Selain itu, opini yang menyebut penindakan KPK tidak efektif mengurangi korupsi adalah keliru dan tidak apple to apple jika dibandingkan dengan jenis kejahatan lainnya. Mereka tidak sadar bahwa kejahatan korupsi yang berada pada level organized crime akan terus bertransformasi dan beregenerasi layaknya virus
 Trias Kuncahyono menyebutkan bahwa korupsi ibarat diabetes yang hanya bisa dikontrol, tetapi tidak dapat dihilangkan secara total. Jika tidak memiliki mekanisme penanganan yang baik, dia akan menggerogoti seluruh organ tubuh.

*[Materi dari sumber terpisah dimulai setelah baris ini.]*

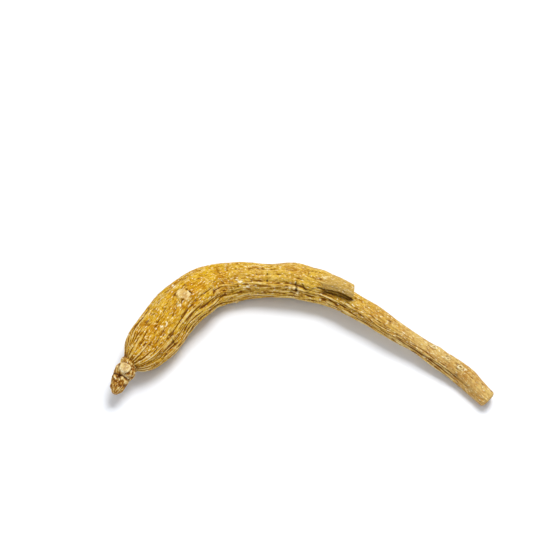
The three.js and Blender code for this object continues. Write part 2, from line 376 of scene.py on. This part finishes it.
def cells(s, angle, count, length, seed):
    """Smooth noise from about -1 to 1, in cells that are 1/count of a turn wide and a length long."""
    rng = np.random.default_rng(seed)
    rows = int(NOISE_LENGTH / length) + NOISE_MARGIN
    slopes = unit(rng.normal(size=(rows, count, 2)))
    u = (angle / TURN % 1) * count
    v = s / length + NOISE_START
    column, row = np.floor(u).astype(int), np.floor(v).astype(int)
    du, dv = u - column, v - row
    fade_u, fade_v = (x**3 * (x * (x * 6 - 15) + 10) for x in (du, dv))
    total = 0
    for i in (0, 1):
        for j in (0, 1):
            slope = slopes[np.clip(row + i, 0, rows - 1), (column + j) % count]
            height = slope[..., 0] * (du - j) + slope[..., 1] * (dv - i)
            total += height * np.where(j, fade_u, 1 - fade_u) * np.where(i, fade_v, 1 - fade_v)
    return NOISE_GAIN * total


def ridges(s, angle, wrinkles, seed):
    """Rounded ridges with sharp valleys between them."""
    height = 0
    for k, (count, length, depth) in enumerate(wrinkles):
        noise = cells(s, angle, count, length, seed + k)
        height = height + depth * (np.sqrt(noise**2 + RIDGE_ROUNDING) - RIDGE_LEVEL)
    return height


def lumps(s, angle, sizes, seed):
    """Soft bumps and dips of several sizes."""
    height = 0
    for k, (count, length, depth) in enumerate(sizes):
        height = height + depth * cells(s, angle, count, length, seed + k)
    return height


def long_folds(s, angle, radius):
    """The folds and swellings of the CAD source."""
    height = 0
    for count, depth, drift, wave, fade, phase in FOLDS:
        turn = drift * np.sin(TURN * s / wave + phase)
        strength = 1 - 0.5 * FADING * (1 - np.sin(TURN * s / fade + 2 * angle + phase))
        height = height + depth * strength * (2 * np.abs(np.sin((count * angle + turn) / 2)) - 1)
    for rise, wave, turns, phase in SWELLINGS:
        height = height + rise * np.sin(TURN * s / wave + turns * angle + phase)
    return np.minimum(radius / FULL_FOLD_RADIUS, 1) * height


def small_wrinkles(s, angle, radius):
    """The taproot's wrinkles: short and shallow on top, long and deep on the sides, strands on the leg."""
    bent = angle + WANDER * cells(s, angle, *WANDER_CELLS, SEEDS["wander"])
    lower = smoothstep(np.abs(turned(angle - CALM_TOP)), *TOP_TO_SIDE)
    side = np.maximum(lower, HEAD_WRINKLED * (1 - smoothstep(s, *HEAD)))
    long_ones = side * ridges(s, bent, SIDE_WRINKLES, SEEDS["side"])
    short_ones = (1 - TOP_FADING * side) * ridges(s, bent, TOP_WRINKLES, SEEDS["top"])
    strands = lower * smoothstep(s, *STRANDS_START) * (1 - smoothstep(s, *STRANDS_END))
    leg = (LEG_CALM + STRANDS_DEEPER * strands) * ridges(s, bent, LEG_WRINKLES, SEEDS["leg"])
    across = lumps(s + CROSS_SLANT * bent, angle, CROSS_WRINKLES, SEEDS["cross"])
    thick = np.maximum(smoothstep(radius, *THICK), 1 - smoothstep(s, *HEAD))
    wrinkles = thick * (long_ones + short_ones) + (1 - thick) * leg + across
    wrinkled = smoothstep(s, *COLLAR)
    return wrinkled * wrinkles + (1 - wrinkled) * lumps(s, angle, NECK_LUMPS, SEEDS["neck"])


def spot(s, angle, radius, place, middle, across, along):
    """The distance from a spot's middle, in its half widths."""
    return np.hypot(turned(angle - middle) * radius / across, (s - place) / along)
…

Begitupula dalam suatu negara, jika mekanisme penanganan korupsi hanya melihat efektif tidaknya hasilnya, sesungguhnya sampai kiamat pun tidak akan menemui jawabannya.
Kelima, mereparasi independensi KPK untuk direposisi di bawah naungan kekuasaan eksekutif menjadikan pemberantasan korupsi berada di bawah bayang-bayang kekuasaan.
Selain itu, perekrutan pegawai melalui jalur ASN dan hegemoni perekrutan penyelidik, penyidik dan penuntut KPK dari unsur Kepolisian dan Kejaksaan merupakan bentuk anomali eksistensi KPK yang sejak awal pembentukannya merupakan dampak tidak optimalnya kinerja Kepolisian dan Kejaksaan dalam memberantas korupsi.Â
Yang terjadi malah sebaliknya KPK tidak lagi menjadi lembaga supervisi dan sentra koordinasi alias trigger mechanism, melainkan inferior di bawah hegemoni eksekutif.
Keenam, inferioritas KPK juga semakin nyata terasa manakala dalam proses penuntutan harus berkoordinasi dengan Kejaksaan Agung. Kondisi tersebut menjadikan KPK kehilangan ruh dan identitasnya.
Maka wajar saja jikalau masyarakat berbondong-bondong menyalakan lilin di tengah gelapnya masa depan pemberantasan korupsi. Lebih tepatnya menyambut kematian KPK.